WHAT IS BEING ASKED = Only the lines from the one containing "Write part 3" down to the one containing "middle = spots.mean(axis=0)", inclusive, are to be quoted exactly.
__________
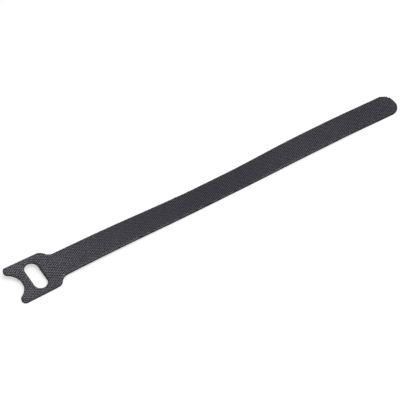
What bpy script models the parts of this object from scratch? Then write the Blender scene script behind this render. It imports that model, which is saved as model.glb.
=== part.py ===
"""Hook and loop cable tie, hook side up.

The tie is one strip of back-to-back tape: a brushed loop fabric below, a hook sheet bonded over it.
The hook sheet carries its hooks in close rows that run along the tape, each row as a ridge with sloping
sides. One die cuts the whole outline (notched head, slot, shoulders, strap, rounded tail) through
both layers, and the finished tie then lies in its own soft wave, with a slight twist at the head.

X runs along the tie from the prongs to the tail, Y across it, Z up. The origin is midway between the
prong tips and the tail, on the table.
"""

import math

import bmesh
import bpy
from mathutils import Vector

# Strap
TIE_LENGTH = 0.200
STRAP_WIDTH = 0.012
TAIL_CORNER_RADIUS = 0.0054

# Head, from the prong tips to the shoulders
STRAP_PLAY = 0.0009
SIDE_WEB = 0.0026
PRONG_RADIUS = 0.00185
NOTCH_DEPTH = 0.0046
FRONT_WEB = 0.0037
SLOT_WIDTH = 0.0062
BACK_WEB = 0.0057
SHOULDER_RADIUS = 0.0034
NECK_RADIUS = 0.0044

# Tape section
BACKING_THICKNESS = 0.0010
HOOK_HEIGHT = 0.0004
ROW_PITCH = 0.00048
ROW_FOOT = 0.00030
ROW_CROWN = 0.00018

# How the tie lies on the table
MIDDLE_START = 0.091
MIDDLE_LENGTH = 0.020
MIDDLE_TILT = math.radians(-2.0)
HEAD_TILT = math.radians(12.0)
HEAD_BOW = 0.0006
TAIL_TILT = math.radians(2.5)
TAIL_LIFT = 0.0011
TAIL_RISE = 0.040
TIP_RUN = 0.035

# Fineness of the model
ARC_STEP = math.radians(10.0)
BEND_STEP = 0.0070
DIE_MARGIN = 0.002
SMOOTH_ANGLE = math.radians(30.0)

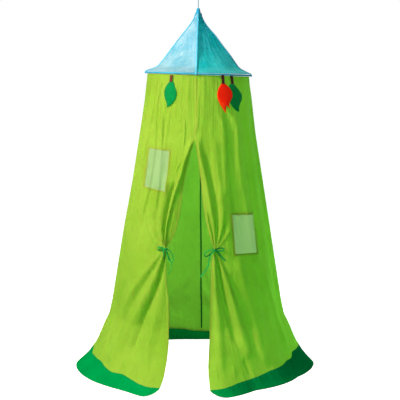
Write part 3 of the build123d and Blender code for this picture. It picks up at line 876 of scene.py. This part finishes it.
def binding_place(corners, side):
    """A narrow stitched strip round the window's edge, up to 5 mm outside it."""
    spots = np.array(corners)
    middle = spots.mean(axis=0)

    def place(across, down):
        i = np.clip((down * 4).astype(int), 0, 3)
        along = (down * 4 - i)[:, None]
        ring = spots[i] * (1 - along) + spots[(i + 1) % 4] * along
        scale = 1 + (0.0052 * across - 0.0005)[:, None] / np.array((0.058, 0.105))
        x, z = (middle + (ring - middle) * scale).T
        return wall_points(turn_at(x, z), z, 0.0007, None, front_folds(side))
    return place


for side, corners in ((-1, left_window), (1, right_window)):
    word = words[side]
    shape = sheet_shape(40, 60, window_place(corners, 0.009, -0.0014, side), (0.12, 0.22))
    face_outwards(shape)
    pane = new_piece(f"{word}_window_voile", shape, window_voile, 0.0005)
    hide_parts(f"{word}_window_pane")
    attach(pane, "tent")
    shape = sheet_shape(4, 160, binding_place(corners, side), (0.008, 0.68))
    bmesh.ops.remove_doubles(shape, verts=shape.verts[:], dist=1e-6)
    face_outwards(shape)
    # The window binding uses the lighter lime copy, painted light over the shade round the window.
    binding = new_piece(f"{word}_window_binding", shape, lime_painted_highlight, 0.0017)
    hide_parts(f"{word}_window_trim")
    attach(binding, "tent")

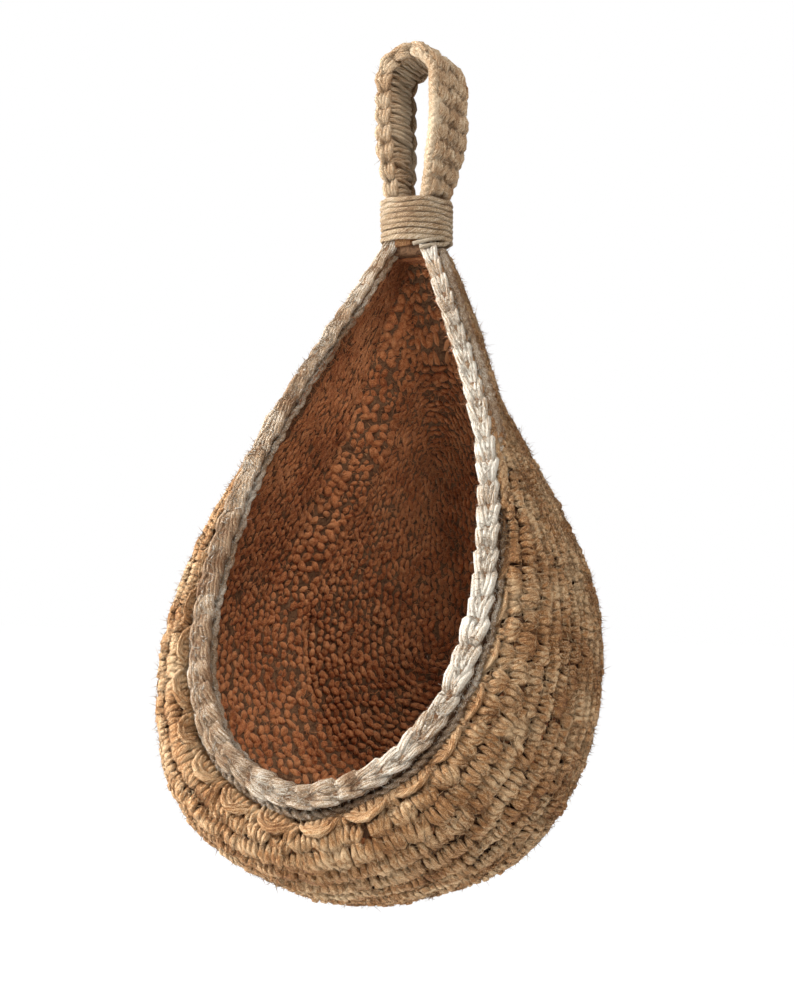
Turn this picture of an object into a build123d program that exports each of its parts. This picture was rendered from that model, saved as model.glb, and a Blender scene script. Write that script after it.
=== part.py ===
from build123d import *
import math
import os

# A teardrop wall basket crocheted from jute twine, in millimetres.
# The origin is the hook seat: the underside of the hanging loop's crown. +Z is up, -Y is the
# side with the mouth, and the flat back rests on a wall at +Y.

# Bag
bag_width = 212            # widest part of the bag, left to right
bag_height = 322           # foot of the neck down to the bag's lowest point
bag_reach = 131            # furthest front of the bag, ahead of the hook's vertical
wall_offset = 31           # the wall's face, behind the hook's vertical
fabric_thickness = 7       # one layer of single crochet in this twine

# Mouth
mouth_width = 144          # between the middles of the edging, at the widest
mouth_height = 265         # foot of the neck down to the middle of the edging's lowest point
mouth_reach = 121          # the edging's lowest point, ahead of the hook's vertical
edging_diameter = 13       # the braided edging round the mouth
edging_bite = 0.5          # how far the fabric's edge is worked into the edging

# Back panel
back_width = 160           # the flat back, left to right
back_head = 57             # foot of the neck down to the top of the flat back
back_foot = 283            # foot of the neck down to the bottom of the flat back

# Neck
neck_top = 70              # hook seat down to the top of the gathered neck
neck_length = 25           # the gathered neck, top to foot
neck_width = 34.4          # the gathered neck, left to right
neck_depth = 28.4          # the gathered neck, front to back
neck_overlap = 3           # how far the loops of fabric are followed up past the neck's foot

# Binding
binding_twine = 2.3        # diameter of the binding's twine
binding_turns = 8          # turns round the neck
binding_spacing = 0.45     # clear space between one turn and the next
binding_seat = 0.1         # clear space between the twine and the gathered neck
binding_inset = 1.6        # top of the neck down to the middle of the first turn
binding_tuck = 3.5         # bend radius where each end of the twine turns into the neck

# Hanging loop
strap_width = 36           # the strap's width, front to back
strap_pinch = 22           # its width where it is drawn together at the neck
strap_thickness = 8        # one layer of the strap
loop_width = 37            # outside width of the loop
loop_lean = 3              # the crown's middle, to the right of the neck's middle
loop_spread_drop = 36      # hook seat down to where the two legs are fully apart
loop_foot_radius = 16      # outside radius of the loop's rounded foot
loop_bend_drop = 57.5      # hook seat down to the line that the loop bends about
bend_clearance = 0.3       # clear space between the loop's foot and its seat in the neck

neck_foot = neck_top + neck_length

# How the loops of fabric run from the mouth to the back panel, one row to a loop. The first three
# shares are the loop's width, its lowest point's place ahead of the hook and that point's drop, of
# the bag's width, reach and height. The next two are its top's place, of the neck's depth, and its
# width there, of the neck's width. Then comes how far its outline has changed from the mouth's to
# the side's, and last which way its inside lies, sideways and backwards, of the fabric's thickness.
loop_shares = [
    (0.79, 0.985, 0.868, -0.25, 0.64, 0.35, 0.20, 0.95),
    (0.90, 0.965, 0.915, -0.18, 0.71, 0.70, 0.65, 0.70),
    (0.97, 0.780, 0.966, -0.04, 0.78, 1.00, 0.93, 0.30),
    (1.00, 0.500, 1.000, 0.11, 0.81, 1.20, 1.00, 0.00),
    (0.96, 0.170, 0.996, 0.28, 0.78, 1.40, 1.00, -0.15),
    (0.87, -0.100, 0.950, 0.45, 0.70, 1.60, 0.95, -0.35),
]
mouth_top_place_share = -0.28
mouth_top_width_share = 0.62
back_top_width_share = 0.56
back_change_share = 1.6

steps_between_loops = 3     # bands of the bag's skin from one loop to the next

# Half widths of a loop at steps down its height, as shares of its greatest half width.
drop_shares = [0.0, 0.13, 0.27, 0.42, 0.56, 0.70, 0.84, 0.945]
mouth_half_width_shares = [0.17, 0.385, 0.64, 0.86, 0.96, 0.985, 0.86, 0.55]
side_half_width_shares = [0.15, 0.335, 0.53, 0.79, 0.965, 1.0, 0.88, 0.59]


def fabric_loop(half_width, top, bottom, top_half_width, change, outward=0.0, back=0.0):
    """Points down one side of a loop of the bag, ending at its lowest, moved outward and back."""
    points = []
    top_y, top_z = top
    bottom_y, bottom_z = bottom
    for step, drop_share in enumerate(drop_shares):
        mouth_share = mouth_half_width_shares[step]
        side_share = side_half_width_shares[step]
        share = mouth_share + (side_share - mouth_share) * change
        x = top_half_width if step == 0 else half_width * share
        y = top_y + (bottom_y - top_y) * drop_share
        z = top_z + (bottom_z - outward - top_z) * drop_share
        points.append(Vector(x + outward * share, y + back, z))
    points.append(Vector(0, bottom_y + back, bottom_z - outward))
    return points


def raised(points, rise):
    """The same loop with its top drawn up into the neck by a rise, in the loop's own plane."""
    along = points[0] - points[-1]
    return [points[0] + Vector(0, along.Y / along.Z * rise, rise)] + points[1:]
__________
SOLUTION FOR THIS PROBLEM =
Write part 3 of the build123d and Blender code for this picture. It picks up at line 876 of scene.py. This part finishes it.
def binding_place(corners, side):
    """A narrow stitched strip round the window's edge, up to 5 mm outside it."""
    spots = np.array(corners)
    middle = spots.mean(axis=0)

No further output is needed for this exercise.